Starting Jan. 1, about 3,600 Kentucky mental health employees will be
subjected to random drug tests. And job applicants won't be hired if they
test positive.

"It's a common-sense thing to do," Mark Birdwhistell, secretary of the
Cabinet for Health and Family Services, said. And he's right, given
the vulnerability of those the state cares for.
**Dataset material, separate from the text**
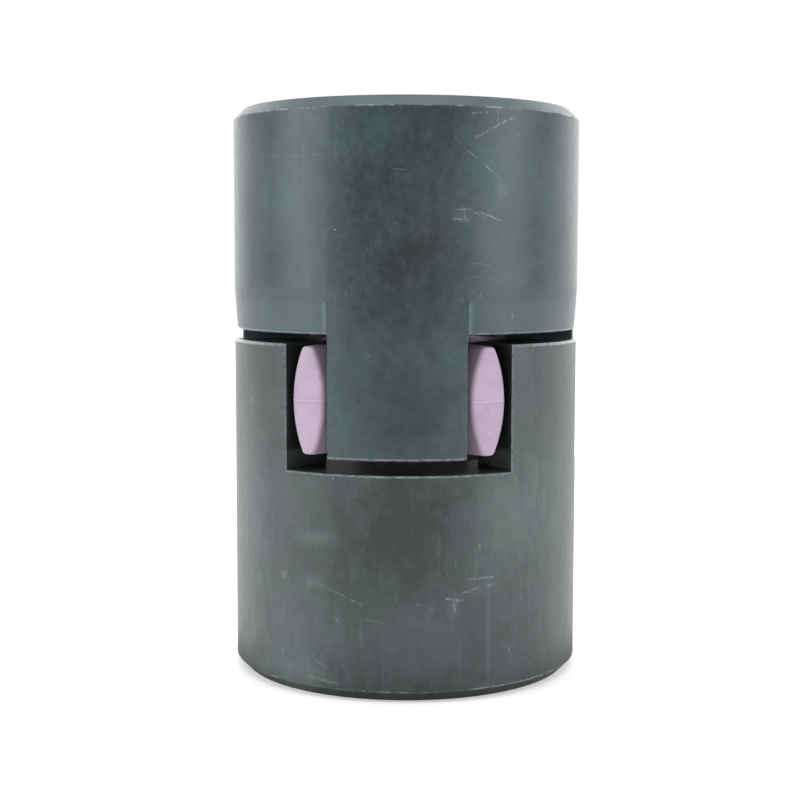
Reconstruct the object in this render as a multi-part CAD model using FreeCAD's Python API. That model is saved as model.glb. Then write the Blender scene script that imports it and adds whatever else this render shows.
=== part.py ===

Chris Wells, executive director of the Kentucky Association of State
Employees, disagrees, saying there's no evidence of a drug problem and
that testing should be conducted only on an as-needed basis. That's
understandable, but unworkable.

Kentucky State Police and Transportation Cabinet employees are already
subject to tests. In Corrections, which intends to test its 3,500
employees, too, about 10 percent of recent job applicants tested
positive for illegal drugs. Random drug testing in the public and
private sectors has been around since the 1980s -- long enough to
prove that it's a tolerable invasion of privacy that protects
customers and co-workers from avoidable danger. If anything, Kentucky
is late to the party on drug testing as a means to extend extra
measures of protection to a highly vulnerable population: mentally
fragile people incapable of self-defense against physical or sexual
abuse by those who are supposed to help them.

As for Mr. Wells' fears, he should be comforted by Mr. Birdwhistell's
plan to provide substance-abusing employees with assistance for their
problems. Besides, nothing in the new testing would preclude the
workers' association from doing what its members rightly expect, which
is to represent them if they are unjustly accused or unfairly treated.